◆ Your goal ◆
Reproduce the first line and every line after it, exactly, through the one containing "the table's points.". Leave out the rest.

◆ Data extract ◆
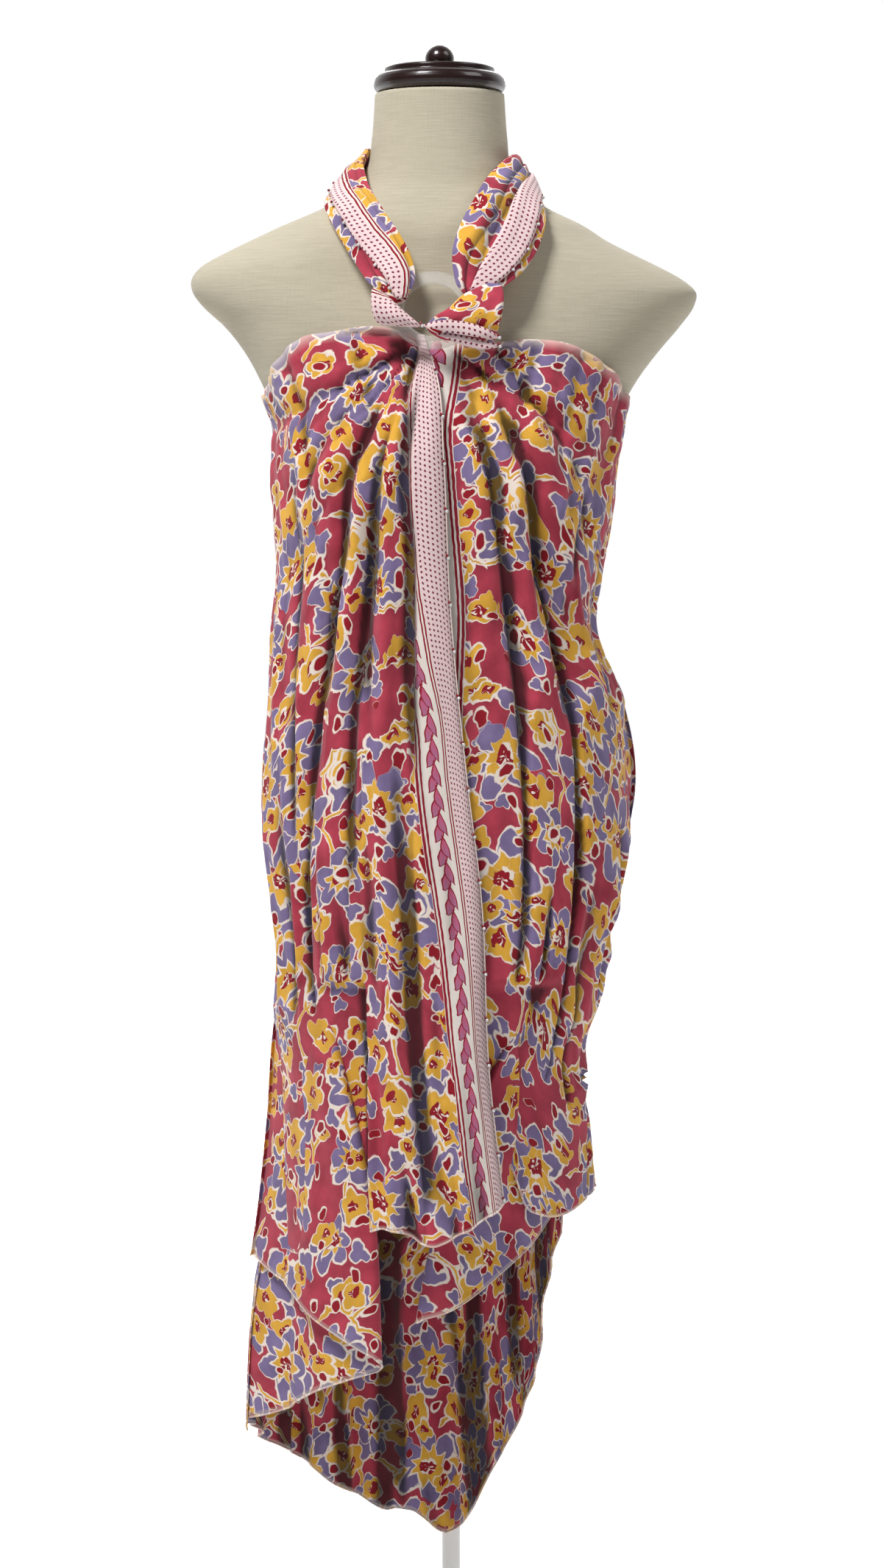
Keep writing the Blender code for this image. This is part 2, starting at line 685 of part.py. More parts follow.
def gathered(name, rows, rolls, roll_depth, cloth, collection):
    """A gathered stretch of cloth: an oval section with rolls along it, carried through the table's points.

    It rests on the form where it meets it, and its width lies square to the path and to the form's surface."""
    table = np.asarray(rows, float)
    places = np.arange(len(table))
    fine = np.linspace(0, len(table) - 1, (len(table) - 1) * STRAP_STEPS + 1)
    centre = np.stack([through(places, table[:, i], fine) for i in range(3)], axis=-1)
    width = through(places, table[:, 3], fine)
    thick = through(places, table[:, 4], fine)
    centre = lifted(centre, thick / 2 + FORM_CLEARANCE)
    ahead = np.gradient(centre, axis=0)
    ahead /= np.linalg.norm(ahead, axis=1, keepdims=True)
    away = form_slope(centre)
    away -= ahead * np.sum(away * ahead, axis=1, keepdims=True)
    away /= np.linalg.norm(away, axis=1, keepdims=True)
    sideways = np.cross(ahead, away)
    angle = np.linspace(0, 2 * math.pi, STRAP_SIDES, endpoint=False)
    end = np.minimum(fine, fine[::-1])
    closing = np.clip(STRAP_END_SIZE + (1 - STRAP_END_SIZE) * np.sqrt(np.minimum(end * 2, 1.0)), 0.0, 1.0)[:, None]
    radius = (1 + roll_depth * np.cos(rolls * angle)) * closing
    across = (width[:, None] / 2) * np.cos(angle) * radius
    out = (thick[:, None] / 2) * np.sin(angle) * radius
    rings = centre[:, None] + sideways[:, None] * across[..., None] + away[:, None] * out[..., None]
    return ring_loft(name, lifted(rings, FORM_CLEARANCE), cloth, collection)


def lobe(name, rows, cloth, collection):
    """A flattened puff of cloth: an oval section between the left and the right edge, carried down the table."""
    table = np.asarray(rows, float)
    places = np.arange(len(table))
    fine = np.linspace(0, len(table) - 1, (len(table) - 1) * STRAP_STEPS + 1)
    left_x, left_z, right_x, right_z, y, thick = (through(places, table[:, i], fine) for i in range(6))
    end = np.minimum(fine, fine[::-1])
    closing = LOBE_END_SIZE + (1 - LOBE_END_SIZE) * np.sqrt(np.minimum(end * 2, 1.0))
    angle = np.linspace(0, 2 * math.pi, STRAP_SIDES, endpoint=False)
    cosine = np.sign(np.cos(angle)) * np.abs(np.cos(angle)) ** (2 / LOBE_OVALNESS)
    sine = np.sign(np.sin(angle)) * np.abs(np.sin(angle)) ** (2 / LOBE_OVALNESS)
    share = 0.5 - 0.5 * cosine * closing[:, None]
    rings = np.stack([
        left_x[:, None] + (right_x - left_x)[:, None] * share,
        y[:, None] + (thick / 2 * closing)[:, None] * sine,
        left_z[:, None] + (right_z - left_z)[:, None] * share,
    ], axis=-1)
    return ring_loft(name, rings, cloth, collection)


def main():
    clear_scene()
    collection = bpy.data.collections.new(NAME)
    bpy.context.scene.collection.children.link(collection)
    linen = principled("Linen cover", (0.62, 0.58, 0.48), 0.85)
    wood = principled("Lacquered wood", (0.025, 0.010, 0.008), 0.22)
    white_paint = principled("White painted steel", (0.86, 0.86, 0.85), 0.35)
    clear = principled("Clear resin", (0.86, 0.84, 0.82), 0.12)
    voile = principled("Printed cotton voile", (0.52, 0.10, 0.17), 0.8)
    border = principled("Dotted cotton border", (0.80, 0.62, 0.62), 0.8)

    make_form(linen, collection)
    turned("neck_cap", CAP_PROFILE, (0, NECK_AXIS_Y, CAP_BOTTOM), wood, collection)
    turned("cap_knob", KNOB_PROFILE, (0, NECK_AXIS_Y, CAP_BOTTOM + 20.8), wood, collection, steps=20)
    make_stand(white_paint, collection)
    make_ring(clear, collection)

    panel("sarong_left_front", -1, LEFT_EDGE, LEFT_TOP, LEFT_HEM, lambda z, bearing: 0.0, LEFT_FOLDS,
          *PANEL_GRID, voile, collection)
    panel("sarong_right_front", 1, RIGHT_EDGE, RIGHT_TOP, RIGHT_HEM, under_left_panel, RIGHT_FOLDS,
          *PANEL_GRID, voile, collection)
    pleat("sarong_left_pleat", -1, LEFT_PLEAT_REACH, LEFT_PLEAT_HEM, *PLEAT_GRID, voile, collection)
    pleat("sarong_right_pleat", 1, RIGHT_PLEAT_REACH, RIGHT_PLEAT_HEM, *PLEAT_GRID, voile, collection)
    make_back(voile, collection)

    gathered("strap_left", LEFT_STRAP, 4, 0.10, voile, collection)
    gathered("strap_right", RIGHT_STRAP, 5, 0.10, voile, collection)
    gathered("neck_knot", KNOT, 3, 0.08, voile, collection)
    gathered("tie_end_left", LEFT_TIE_END, 4, 0.08, border, collection)
    gathered("tie_end_right", RIGHT_TIE_END, 4, 0.08, border, collection)
    lobe("lobe_left", LEFT_LOBE, border, collection)
    lobe("lobe_right", RIGHT_LOBE, voile, collection)


main()
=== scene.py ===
"""A printed voile sarong on a linen-covered dress form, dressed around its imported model.

Tables and lengths in the shape functions are in millimetres, and meshes are written in metres. +Z is up, the
front faces -Y and +X is the viewer's right.
"""
import math

import bmesh
import bpy
import numpy as np
from bpy.props import FloatProperty, FloatVectorProperty, IntProperty, PointerProperty
from bpy.types import Operator, Panel, PropertyGroup
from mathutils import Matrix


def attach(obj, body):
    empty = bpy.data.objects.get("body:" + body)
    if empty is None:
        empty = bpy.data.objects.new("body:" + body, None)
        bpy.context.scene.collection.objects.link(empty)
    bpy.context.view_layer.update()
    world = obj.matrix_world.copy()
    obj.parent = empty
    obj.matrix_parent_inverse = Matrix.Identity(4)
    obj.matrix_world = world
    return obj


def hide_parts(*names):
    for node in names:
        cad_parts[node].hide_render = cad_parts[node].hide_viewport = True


bl_info = {
    "name": "Sarong on dress form",
    "version": (1, 0, 0),
    "blender": (4, 5, 0),
    "location": "View3D > Sidebar > Sarong",
    "description": "Makes the cloth, the form and the studio around the packed model",
    "category": "Object",
}

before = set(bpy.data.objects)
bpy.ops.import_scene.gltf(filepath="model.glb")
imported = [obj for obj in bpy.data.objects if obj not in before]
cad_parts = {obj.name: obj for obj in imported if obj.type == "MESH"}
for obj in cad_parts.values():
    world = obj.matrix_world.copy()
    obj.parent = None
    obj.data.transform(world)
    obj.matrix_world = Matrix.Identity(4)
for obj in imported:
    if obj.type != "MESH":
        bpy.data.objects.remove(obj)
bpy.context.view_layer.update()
MM = 0.001
OVALNESS = 2.2

# Dress form: half widths to each side, and how far it comes forward and back of the axis
FORM_SECTIONS = (  # z, left, right, front, back
    (1572.5, 51.5, 51.5, 61.0, 41.0),
    (1539.0, 54.0, 54.0, 63.0, 44.0),
    (1516.0, 58.0, 57.0, 66.0, 50.0),
    (1497.0, 71.0, 67.0, 70.0, 60.0),
    (1483.0, 94.0, 87.0, 76.0, 69.0),
    (1469.0, 127.0, 116.0, 82.0, 77.0),
    (1457.5, 152.0, 134.0, 85.0, 82.0),
    (1447.5, 173.0, 154.0, 86.0, 86.0),
    (1438.0, 190.0, 174.0, 87.0, 90.0),
    (1428.0, 198.5, 193.0, 88.0, 92.0),
    (1418.0, 198.0, 205.0, 90.0, 94.0),
    (1407.0, 190.5, 204.0, 93.0, 96.0),
    (1391.0, 173.0, 193.0, 98.0, 99.0),
    (1371.0, 157.0, 176.0, 106.0, 101.0),
    (1350.0, 145.0, 160.0, 114.0, 103.0),
    (1325.0, 134.0, 146.0, 119.0, 104.0),
    (1291.0, 127.0, 138.0, 123.0, 103.0),
    (1250.0, 127.0, 133.0, 123.0, 100.0),
    (1204.0, 121.0, 124.0, 114.0, 93.0),
    (1140.0, 112.0, 112.0, 100.0, 84.0),
    (1080.0, 109.0, 109.0, 92.0, 80.0),
    (1020.0, 113.0, 112.0, 91.0, 84.0),
    (960.0, 117.0, 116.0, 94.0, 94.0),
    (905.0, 115.0, 114.0, 95.0, 98.0),
    (880.0, 111.0, 110.0, 91.0, 94.0),
    (870.0, 103.0, 102.0, 84.0, 87.0),
)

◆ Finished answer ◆
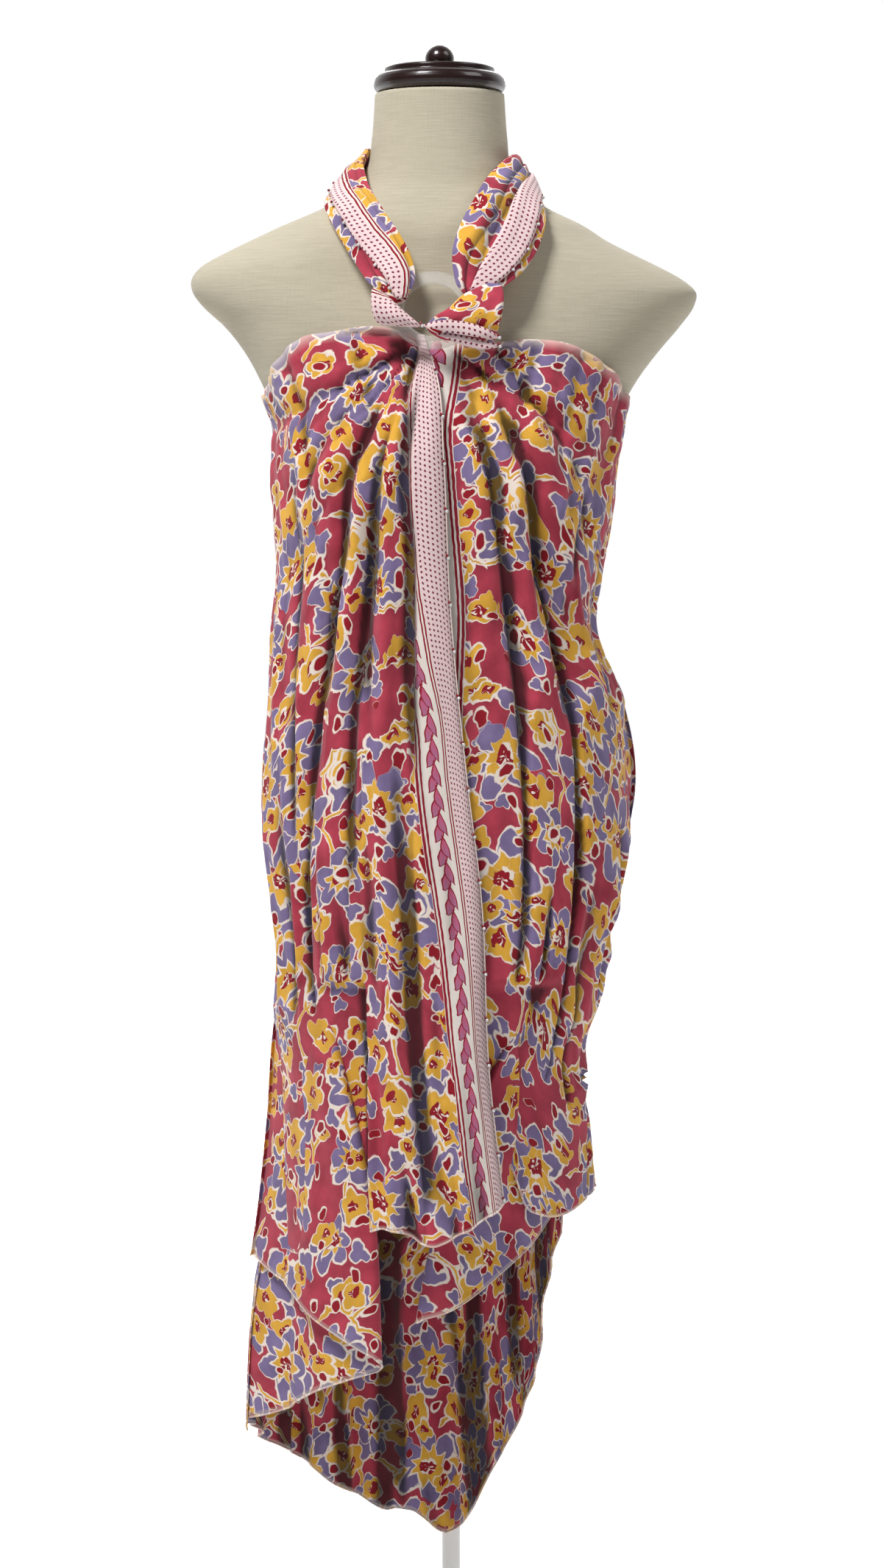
Keep writing the Blender code for this image. This is part 2, starting at line 685 of part.py. More parts follow.
def gathered(name, rows, rolls, roll_depth, cloth, collection):
    """A gathered stretch of cloth: an oval section with rolls along it, carried through the table's points.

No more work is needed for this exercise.